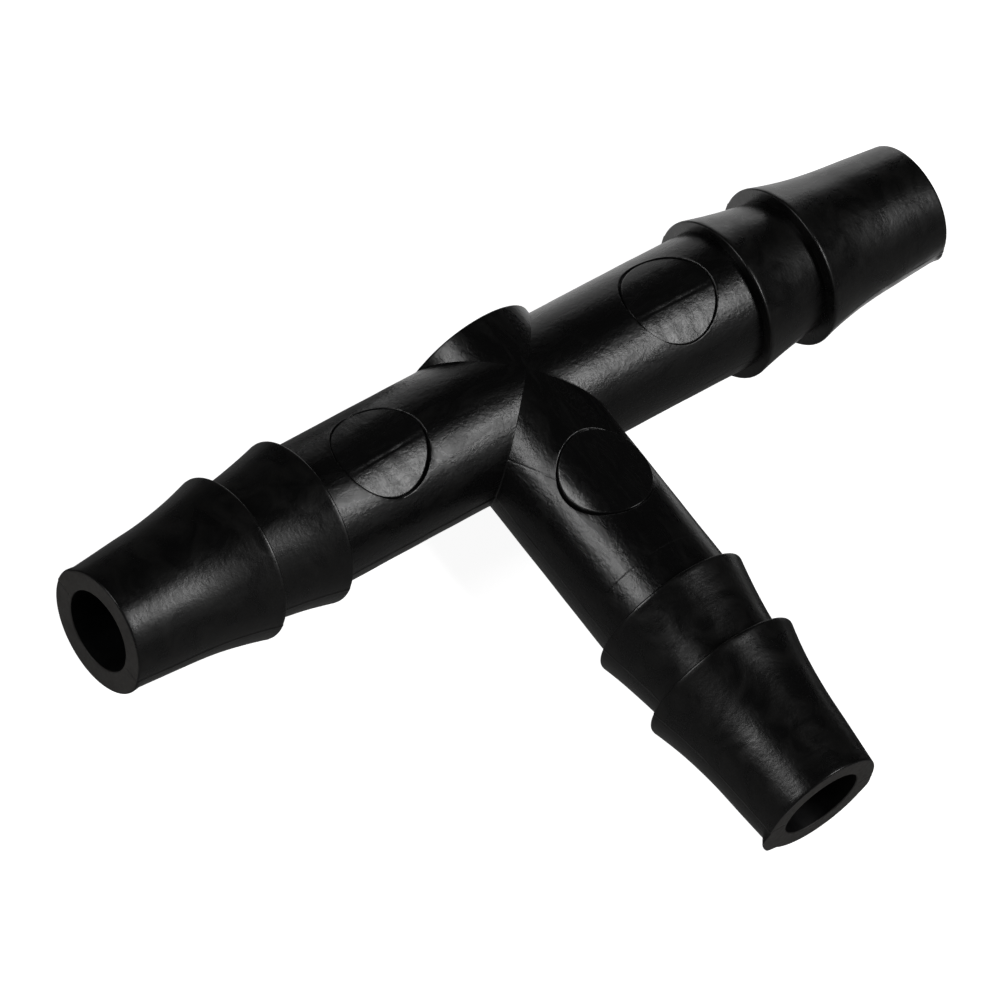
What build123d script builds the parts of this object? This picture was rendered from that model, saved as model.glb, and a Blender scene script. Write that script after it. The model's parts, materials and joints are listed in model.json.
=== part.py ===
from build123d import *
import os
from math import asin, cos, radians, sin, tan

# Barbed tee connector for 1/4 inch micro-irrigation tube, in millimetres.
# The run lies along X, the branch points to -Y, and the mould's parting plane is Z = 0.
# The origin is where the run's axis and the branch's axis cross.

# Driving dimensions
ARM_LENGTH = 15.75      # from the crossing to each open end
PIPE_R = 2.29           # outside radius of the plain pipes
BORE_R = 1.325          # water way, the same in all three arms

TIP_R = 1.99            # outside radius at the open end
TIP_LENGTH = 5.06       # open end to the tip barb's shoulder
TIP_TAPER = 4.4         # half angle of the lead-in cone, degrees
TIP_CONE = 2.2          # length of the lead-in cone before it flares
TIP_ROUND = 0.08        # rounding of the outer edge at the open end
CREST_R = 2.64          # outside radius of every barb
CREST_LAND = 0.1        # cylindrical land on every crest
NECK_R = 2.2            # radius right behind the tip barb's shoulder
NECK_TAPER = 6.5        # half angle at the start of the inner barb, degrees
INNER_LENGTH = 2.55     # tip barb's shoulder to the inner barb's shoulder

BOSS_REACH = 2.18       # flat end of the boss opposite the branch, from the run's axis

RUN_MARK = 5.6          # centre of the ejector mark on each half of the run, from the crossing
RUN_MARK_R = 1.55       # its radius
BRANCH_MARK = 4.05      # centre of the ejector mark on the branch, from the crossing
BRANCH_MARK_R = 1.5     # its radius
MARK_DEPTH = 0.04       # how far each pin's end sits below the pipe
FACET_TILT = 24.0       # slope of the flat on each pin's end, degrees
FACET_START = 0.33      # distance of that flat's edge from the pipe's axis plane

OVERRUN = 1.0           # how far cutting tools run past the faces they open

# Derived dimensions
PIPE_LENGTH = ARM_LENGTH - TIP_LENGTH - INNER_LENGTH
TIP_SHOULDER = ARM_LENGTH - TIP_LENGTH
FLOOR_R = PIPE_R - MARK_DEPTH
MITRE_REACH = PIPE_R + OVERRUN
CUT_HALF_HEIGHT = PIPE_R + OVERRUN


def rod(radius, start, end):
    """Solid cylinder about X between two stations."""
    return Pos((start + end) / 2, 0, 0) * Rot(0, 90, 0) * Cylinder(radius, end - start)


def turned(edges):
    """Solid of revolution about X from a closed outline in the XY plane."""
    return revolve(make_face(Wire(edges)), Axis.X)


def prism(*corners):
    """Upright prism through the whole height of the fitting."""
    outline = Polyline(*corners, close=True)
    return extrude(make_face(outline), CUT_HALF_HEIGHT, both=True)


def flare(start, half_angle, end):
    """Arc that leaves start at the cone's half angle and ends on the crest, towards the crossing."""
    slope = (-cos(radians(half_angle)), sin(radians(half_angle)))
    return TangentArc(start, end, tangent=slope)


def ejector_mark(station, radius, facet_side):
    """Shallow round recess left by one ejector pin on the +Z side of a pipe.

    The pin's end follows the pipe, with one flat on the given side (+1 or -1 in Y).
    """
    span = 4 * radius
    column = Pos(station, 0, PIPE_R) * Cylinder(radius, 2 * PIPE_R)
    pin_floor = rod(FLOOR_R, station - span / 2, station + span / 2)
    edge_height = FLOOR_R * cos(asin(FACET_START / FLOOR_R))
    hinge = Pos(station, facet_side * FACET_START, edge_height)
    tilt = Rot(-facet_side * FACET_TILT, 0, 0)
    above_facet = hinge * tilt * Pos(0, 0, PIPE_R) * Box(span, span, 2 * PIPE_R)
    beside = Pos(station, facet_side * (FACET_START + radius), PIPE_R) * Box(span, 2 * radius, 2 * PIPE_R)
    return column - (pin_floor - (above_facet & beside))


def arm_pipe(mark_station, mark_radius, facet_side):
    """Plain pipe along +X, pointed at the crossing so that the arms meet on mitre planes."""
    pointed = prism(
        (0, 0),
        (MITRE_REACH, MITRE_REACH),
        (PIPE_LENGTH, MITRE_REACH),
        (PIPE_LENGTH, -MITRE_REACH),
        (MITRE_REACH, -MITRE_REACH),
    )
    tube = rod(PIPE_R, 0, PIPE_LENGTH) - rod(BORE_R, -OVERRUN, PIPE_LENGTH + OVERRUN)
    return (tube & pointed) - ejector_mark(mark_station, mark_radius, facet_side)


def inner_barb():
    """Barb next to the plain pipe: flares inward from the neck to a square shoulder."""
    land_end = (PIPE_LENGTH + CREST_LAND, CREST_R)
    return turned(
        [
            flare((TIP_SHOULDER, NECK_R), NECK_TAPER, land_end),
            Line(land_end, (PIPE_LENGTH, CREST_R)),
            Line((PIPE_LENGTH, CREST_R), (PIPE_LENGTH, BORE_R)),
            Line((PIPE_LENGTH, BORE_R), (TIP_SHOULDER, BORE_R)),
            Line((TIP_SHOULDER, BORE_R), (TIP_SHOULDER, NECK_R)),
        ]
    )


def tip_barb():
    """Barb at the open end: a slim lead-in cone that flares up to a square shoulder."""
    face_edge = (ARM_LENGTH, TIP_R - TIP_ROUND)
    cone_start = (ARM_LENGTH - TIP_ROUND, TIP_R)
    cone_end = (cone_start[0] - TIP_CONE, TIP_R + TIP_CONE * tan(radians(TIP_TAPER)))
    land_end = (TIP_SHOULDER + CREST_LAND, CREST_R)
    return turned(
        [
            TangentArc(face_edge, cone_start, tangent=(0, 1)),
            Line(cone_start, cone_end),
            flare(cone_end, TIP_TAPER, land_end),
            Line(land_end, (TIP_SHOULDER, CREST_R)),
            Line((TIP_SHOULDER, CREST_R), (TIP_SHOULDER, BORE_R)),
            Line((TIP_SHOULDER, BORE_R), (ARM_LENGTH, BORE_R)),
            Line((ARM_LENGTH, BORE_R), face_edge),
        ]
    )


def back_boss():
    """Round boss opposite the branch, closed at its flat end, mitred to both run pipes."""
    between = prism((0, 0), (BOSS_REACH, BOSS_REACH), (-BOSS_REACH, BOSS_REACH))
    drum = Rot(0, 0, 90) * rod(PIPE_R, -OVERRUN, BOSS_REACH)
    return (drum & between) - rod(BORE_R, -MITRE_REACH, MITRE_REACH)


# Each arm: direction about Z in degrees, its ejector mark's place and radius, the flat's side
ARMS = {
    "left": (180, RUN_MARK, RUN_MARK_R, 1),
    "right": (0, RUN_MARK, RUN_MARK_R, -1),
    "branch": (-90, BRANCH_MARK, BRANCH_MARK_R, -1),
}

nodes = {"back_boss": back_boss()}
for arm, (turn, mark_station, mark_radius, facet_side) in ARMS.items():
    place = Rot(0, 0, turn)
    pipe_name = "branch_pipe" if arm == "branch" else arm + "_run_pipe"
    nodes[pipe_name] = place * arm_pipe(mark_station, mark_radius, facet_side)
    nodes[arm + "_inner_barb"] = place * inner_barb()
    nodes[arm + "_tip_barb"] = place * tip_barb()

os.makedirs("parts", exist_ok=True)
for name, solid in nodes.items():
    export_step(solid, "parts/" + name + ".step")
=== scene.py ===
import json
import math

import bmesh
import bpy
import numpy as np
from mathutils import Matrix, Vector


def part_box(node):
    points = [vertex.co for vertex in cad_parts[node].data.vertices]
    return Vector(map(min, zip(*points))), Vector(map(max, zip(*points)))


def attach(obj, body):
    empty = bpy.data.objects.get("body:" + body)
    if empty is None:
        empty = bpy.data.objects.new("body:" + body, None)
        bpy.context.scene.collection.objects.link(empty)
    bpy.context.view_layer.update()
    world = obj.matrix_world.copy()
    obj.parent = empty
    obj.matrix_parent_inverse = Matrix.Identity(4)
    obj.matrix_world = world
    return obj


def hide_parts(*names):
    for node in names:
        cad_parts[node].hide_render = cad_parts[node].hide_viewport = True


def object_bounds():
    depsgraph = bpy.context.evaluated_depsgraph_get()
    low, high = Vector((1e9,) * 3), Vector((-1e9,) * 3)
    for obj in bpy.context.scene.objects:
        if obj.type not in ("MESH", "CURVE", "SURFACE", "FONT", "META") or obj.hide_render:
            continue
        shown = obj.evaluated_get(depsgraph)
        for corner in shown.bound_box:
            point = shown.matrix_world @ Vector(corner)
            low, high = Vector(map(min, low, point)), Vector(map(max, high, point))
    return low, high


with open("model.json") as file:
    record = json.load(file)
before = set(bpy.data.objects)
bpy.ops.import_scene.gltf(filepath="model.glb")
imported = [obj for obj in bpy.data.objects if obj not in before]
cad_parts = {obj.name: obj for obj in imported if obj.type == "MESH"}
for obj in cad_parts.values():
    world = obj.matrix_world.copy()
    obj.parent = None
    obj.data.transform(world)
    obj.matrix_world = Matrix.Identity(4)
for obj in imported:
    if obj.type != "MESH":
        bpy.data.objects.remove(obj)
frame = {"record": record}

cad_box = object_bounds()

# ---------------------------------------------------------------------------
# Sizes, in metres. What the CAD model fixes is read from the frame.
# ---------------------------------------------------------------------------
MM = 0.001
PIPE_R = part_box("branch_pipe")[1].x
CREST_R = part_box("left_tip_barb")[1].y
ARM_END = -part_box("left_tip_barb")[0].x
TIP_SHOULDER = -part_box("left_tip_barb")[1].x
INNER_SHOULDER = -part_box("left_inner_barb")[1].x
BOSS_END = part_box("back_boss")[1].y
FLOOR_Z = cad_box[0].z
BORE_R = next(
    m["dims"]["r_mm"] * MM for m in frame["record"]["mounts"] if m["name"] == "run_bore"
)

TIP_R = 1.99 * MM            # outer radius at the open end
TIP_CONE = 2.2 * MM          # straight lead-in before the flare
TIP_TAPER = 4.4              # degrees
NECK_R = 2.2 * MM            # radius behind the tip barb's shoulder
NECK_TAPER = 6.5             # degrees
END_ROUND = 0.05 * MM        # outer edge of the open end
MOUTH_ROUND = 0.04 * MM      # inner edge of the open end
CREST_ROUND = 0.05 * MM      # edge of each barb's shoulder
CREST_LAND = 0.1 * MM        # straight band on every crest
CREST_DROP = 0.004 * MM      # how much lower than the crest that band starts
BOSS_ROUND = 0.05 * MM       # edge of the boss's flat end

LEFT_CREASE = (0.06 * MM, 4.0)     # inside corners: radius at the parting plane, and the power
RIGHT_CREASE = (0.08 * MM, 2.0)    # by which it grows from the top of the pipe
BACK_CREASE = (0.03 * MM, 4.0)
RIDGE_H = 0.016 * MM         # flash along the mould's parting plane
RIDGE_W = 0.035 * MM
UNEVEN = 0.004 * MM          # slow unevenness of every moulded surface
HALF_SHIFT = 0.015 * MM      # lower mould half against the upper one
SHIFT_BLEND = 0.05 * MM      # height over which that step is blended
LIP_EDGE = 14.0              # degrees over which a lip at an open end rises
END_GROOVE = 0.03 * MM       # line that the parting plane leaves across an end face
GROOVE_W = 0.035 * MM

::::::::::

* TASK REQUIREMENTS *
Provide an exact reproduction of only those lines that start at the line containing "place * inner_barb()" and end at the line containing "for corner in", inclusive.

* CORRECT ANSWER *
    nodes[arm + "_inner_barb"] = place * inner_barb()
    nodes[arm + "_tip_barb"] = place * tip_barb()

os.makedirs("parts", exist_ok=True)
for name, solid in nodes.items():
    export_step(solid, "parts/" + name + ".step")
=== scene.py ===
import json
import math

import bmesh
import bpy
import numpy as np
from mathutils import Matrix, Vector


def part_box(node):
    points = [vertex.co for vertex in cad_parts[node].data.vertices]
    return Vector(map(min, zip(*points))), Vector(map(max, zip(*points)))


def attach(obj, body):
    empty = bpy.data.objects.get("body:" + body)
    if empty is None:
        empty = bpy.data.objects.new("body:" + body, None)
        bpy.context.scene.collection.objects.link(empty)
    bpy.context.view_layer.update()
    world = obj.matrix_world.copy()
    obj.parent = empty
    obj.matrix_parent_inverse = Matrix.Identity(4)
    obj.matrix_world = world
    return obj


def hide_parts(*names):
    for node in names:
        cad_parts[node].hide_render = cad_parts[node].hide_viewport = True


def object_bounds():
    depsgraph = bpy.context.evaluated_depsgraph_get()
    low, high = Vector((1e9,) * 3), Vector((-1e9,) * 3)
    for obj in bpy.context.scene.objects:
        if obj.type not in ("MESH", "CURVE", "SURFACE", "FONT", "META") or obj.hide_render:
            continue
        shown = obj.evaluated_get(depsgraph)
        for corner in shown.bound_box:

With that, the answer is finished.